The agent of restoration is "you who are spiritual" (hoi pneumatikoi)—those who have been walking by the Spirit (5:16–25), who bear the fruit of the Spirit. Paul is not establishing a clerical class of moral arbiters but describing a quality of soul. The task is katartizete, from katartizō, the technical word for setting a broken bone, mending a fishing net, or refitting a dislocated joint. It is precise, careful, skilled work—not condemnation, not indifference, but deliberate, gentle restoration. The spirit (pneuma) in which this is done is explicitly praütētos (gentleness, meekness), the same quality listed in the fruits of the Spirit in 5:23. The warning "looking to yourself so that you also aren't tempted" is not mere humility advice but a sober theological claim: the spiritual person who corrects without self-awareness courts the very sin he seeks to heal. The Fathers saw this as guarding against spiritual pride, the subtlest temptation of all.

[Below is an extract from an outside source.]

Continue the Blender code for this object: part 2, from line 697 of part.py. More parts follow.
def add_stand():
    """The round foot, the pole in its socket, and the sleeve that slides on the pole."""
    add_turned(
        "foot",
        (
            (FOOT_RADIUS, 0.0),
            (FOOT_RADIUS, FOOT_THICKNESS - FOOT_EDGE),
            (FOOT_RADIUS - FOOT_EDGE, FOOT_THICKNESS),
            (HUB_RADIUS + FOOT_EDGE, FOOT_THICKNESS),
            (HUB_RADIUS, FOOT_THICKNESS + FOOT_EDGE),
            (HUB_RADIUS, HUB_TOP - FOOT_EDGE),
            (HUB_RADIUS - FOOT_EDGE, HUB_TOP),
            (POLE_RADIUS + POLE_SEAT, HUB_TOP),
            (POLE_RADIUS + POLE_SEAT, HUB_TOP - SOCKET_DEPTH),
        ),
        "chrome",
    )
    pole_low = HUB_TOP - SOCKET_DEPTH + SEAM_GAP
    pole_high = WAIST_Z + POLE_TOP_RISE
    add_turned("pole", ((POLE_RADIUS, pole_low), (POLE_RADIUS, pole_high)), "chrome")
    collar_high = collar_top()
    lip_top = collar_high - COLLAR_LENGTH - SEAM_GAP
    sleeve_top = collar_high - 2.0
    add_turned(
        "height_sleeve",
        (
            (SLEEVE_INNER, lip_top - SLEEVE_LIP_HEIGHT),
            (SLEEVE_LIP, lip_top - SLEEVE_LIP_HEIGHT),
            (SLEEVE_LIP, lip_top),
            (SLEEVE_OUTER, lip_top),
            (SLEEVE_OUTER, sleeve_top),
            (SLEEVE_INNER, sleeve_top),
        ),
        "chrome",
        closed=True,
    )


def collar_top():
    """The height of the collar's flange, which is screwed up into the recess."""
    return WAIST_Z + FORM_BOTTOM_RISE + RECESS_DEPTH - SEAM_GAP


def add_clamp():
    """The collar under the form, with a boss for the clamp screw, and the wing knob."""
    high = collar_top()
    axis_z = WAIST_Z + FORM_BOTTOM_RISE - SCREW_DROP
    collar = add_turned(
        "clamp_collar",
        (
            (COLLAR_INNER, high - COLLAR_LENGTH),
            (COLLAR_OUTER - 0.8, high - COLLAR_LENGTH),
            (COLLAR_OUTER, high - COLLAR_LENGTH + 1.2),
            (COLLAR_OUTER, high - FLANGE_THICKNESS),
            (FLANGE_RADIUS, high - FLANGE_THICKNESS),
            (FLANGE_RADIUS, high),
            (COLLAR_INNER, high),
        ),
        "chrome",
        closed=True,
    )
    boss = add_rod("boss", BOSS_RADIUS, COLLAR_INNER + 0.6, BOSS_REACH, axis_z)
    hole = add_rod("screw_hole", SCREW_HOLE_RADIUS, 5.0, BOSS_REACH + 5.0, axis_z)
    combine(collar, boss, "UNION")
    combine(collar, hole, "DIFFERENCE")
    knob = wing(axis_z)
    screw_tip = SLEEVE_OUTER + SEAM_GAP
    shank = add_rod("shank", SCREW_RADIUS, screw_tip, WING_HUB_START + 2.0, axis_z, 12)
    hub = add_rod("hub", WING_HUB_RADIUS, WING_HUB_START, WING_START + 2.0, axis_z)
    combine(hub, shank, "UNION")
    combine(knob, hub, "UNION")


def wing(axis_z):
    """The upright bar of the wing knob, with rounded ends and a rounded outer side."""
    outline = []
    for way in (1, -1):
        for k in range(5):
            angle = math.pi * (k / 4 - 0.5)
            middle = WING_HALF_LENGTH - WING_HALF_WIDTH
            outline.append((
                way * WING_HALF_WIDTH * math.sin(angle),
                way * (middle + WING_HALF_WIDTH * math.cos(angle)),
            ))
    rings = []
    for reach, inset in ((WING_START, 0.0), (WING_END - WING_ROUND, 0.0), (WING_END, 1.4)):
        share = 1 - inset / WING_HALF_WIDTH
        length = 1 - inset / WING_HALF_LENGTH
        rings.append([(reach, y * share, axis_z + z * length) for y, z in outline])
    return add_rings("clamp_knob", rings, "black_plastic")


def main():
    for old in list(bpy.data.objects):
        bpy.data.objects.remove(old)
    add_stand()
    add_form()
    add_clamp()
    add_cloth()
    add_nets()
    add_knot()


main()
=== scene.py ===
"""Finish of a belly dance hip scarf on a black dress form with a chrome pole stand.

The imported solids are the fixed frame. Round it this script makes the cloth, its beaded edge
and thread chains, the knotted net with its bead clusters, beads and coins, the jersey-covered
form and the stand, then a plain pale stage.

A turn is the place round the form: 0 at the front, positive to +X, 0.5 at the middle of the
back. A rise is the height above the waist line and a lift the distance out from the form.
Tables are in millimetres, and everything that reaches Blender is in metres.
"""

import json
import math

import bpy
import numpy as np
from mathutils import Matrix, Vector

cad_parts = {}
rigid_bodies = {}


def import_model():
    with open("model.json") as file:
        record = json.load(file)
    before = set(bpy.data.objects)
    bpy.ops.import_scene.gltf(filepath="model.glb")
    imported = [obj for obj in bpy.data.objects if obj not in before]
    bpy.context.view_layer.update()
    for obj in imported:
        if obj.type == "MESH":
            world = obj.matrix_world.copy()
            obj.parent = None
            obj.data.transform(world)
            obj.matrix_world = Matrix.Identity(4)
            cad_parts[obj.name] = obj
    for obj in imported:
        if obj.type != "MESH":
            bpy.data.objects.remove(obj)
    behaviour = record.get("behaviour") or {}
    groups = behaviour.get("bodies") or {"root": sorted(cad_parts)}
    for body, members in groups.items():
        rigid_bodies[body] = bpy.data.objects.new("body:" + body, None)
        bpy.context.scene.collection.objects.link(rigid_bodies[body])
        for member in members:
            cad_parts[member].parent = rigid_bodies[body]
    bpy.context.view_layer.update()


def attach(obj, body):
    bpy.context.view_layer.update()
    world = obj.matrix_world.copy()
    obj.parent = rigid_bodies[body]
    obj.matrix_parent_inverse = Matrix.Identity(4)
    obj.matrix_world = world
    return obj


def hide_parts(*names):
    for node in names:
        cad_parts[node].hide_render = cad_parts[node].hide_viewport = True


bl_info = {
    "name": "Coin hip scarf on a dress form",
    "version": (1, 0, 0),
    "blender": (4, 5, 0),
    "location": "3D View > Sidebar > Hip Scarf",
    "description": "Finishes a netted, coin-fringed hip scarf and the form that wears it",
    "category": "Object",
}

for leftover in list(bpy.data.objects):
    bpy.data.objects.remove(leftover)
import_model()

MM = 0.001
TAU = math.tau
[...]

Verse 2 — The Law of Christ
"Bear one another's burdens (ta barē allēlōn bastázete)" — baros denotes a heavy, crushing weight. This is the load that presses a person down—moral failures, grief, chronic weakness, besetting sins, poverty of spirit. Paul's command is not to carry burdens that are light and self-manageable but to take on what is genuinely too heavy for another to bear alone. The present imperative suggests ongoing, habitual action.
This, Paul says, fulfills (anaplērōsete) "the law of Christ" (ton nomon tou Christou)—a phrase found nowhere else in Paul, and placed with great deliberation at the theological center of Galatians' ethical climax. The law that Christ embodies is not a new Torah of external precepts but the love commandment enacted on the Cross: "Love one another as I have loved you" (John 13:34). Christ bore burdens—Isaiah 53:4 ("he has borne our infirmities")—and the Christian community images this bearing in its life together. The ("fulfill to the full") suggests completion: the law of love, which the Mosaic law foreshadowed but could not perfect, is brought to its full realization in this mutual burden-bearing.